The EC first announced its plans to develop an outbound investment review mechanism in June 2023 when it published its Joint Communication on a European Economic Strategy (which we covered in an earlier blog post). The Communication suggested that outbound investment screening was needed to counter the risk of technology and knowhow leakage, and to protect the EU’s security interests.

It appears that outbound investment screening remains firmly on the agenda, with the EC expected to put forward a non-legislative White Paper on both outbound investment and export controls. However, it is unlikely a regime will be introduced in the near future. 

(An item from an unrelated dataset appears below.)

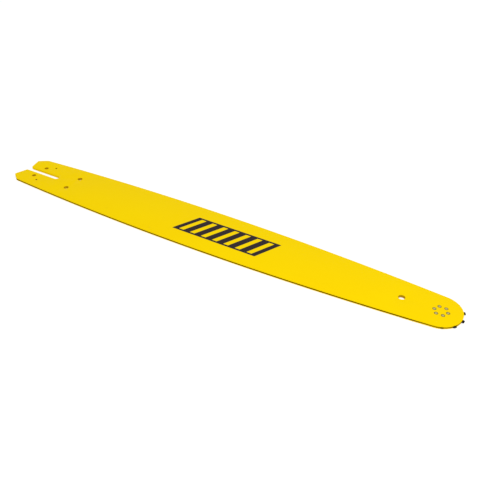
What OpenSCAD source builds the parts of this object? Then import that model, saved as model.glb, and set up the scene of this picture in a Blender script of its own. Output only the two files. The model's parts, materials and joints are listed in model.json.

Instead, we expect that the EC will be focused on working with Member States over the coming months to monitor and assess the current situation to better understand outbound investments in certain strategic sectors (especially emerging technologies such as advanced AI or quantum computing) before establishing whether mitigating measures are needed.

EU export controls – proposals incoming

The EC is also expected to put forward a White Paper proposing export controls of dual-use technologies that impact EU security. We anticipate this will involve a short-term proposal to introduce uniform controls for specific items, alongside the proposed creation of a forum for political coordination to help Member States reach a common position on export controls. 

What’s next?

The EC is expected to publish an Economic Security package including the above initiatives on 24 January. The revision of the FDI Screening Regulation will have to follow the ordinary legislative procedure and be amended by both the European Parliament and the Council of the EU. This process will likely be delayed due to upcoming elections in June and there is a very high likelihood that the above proposals will need to be revisited after the EU elections.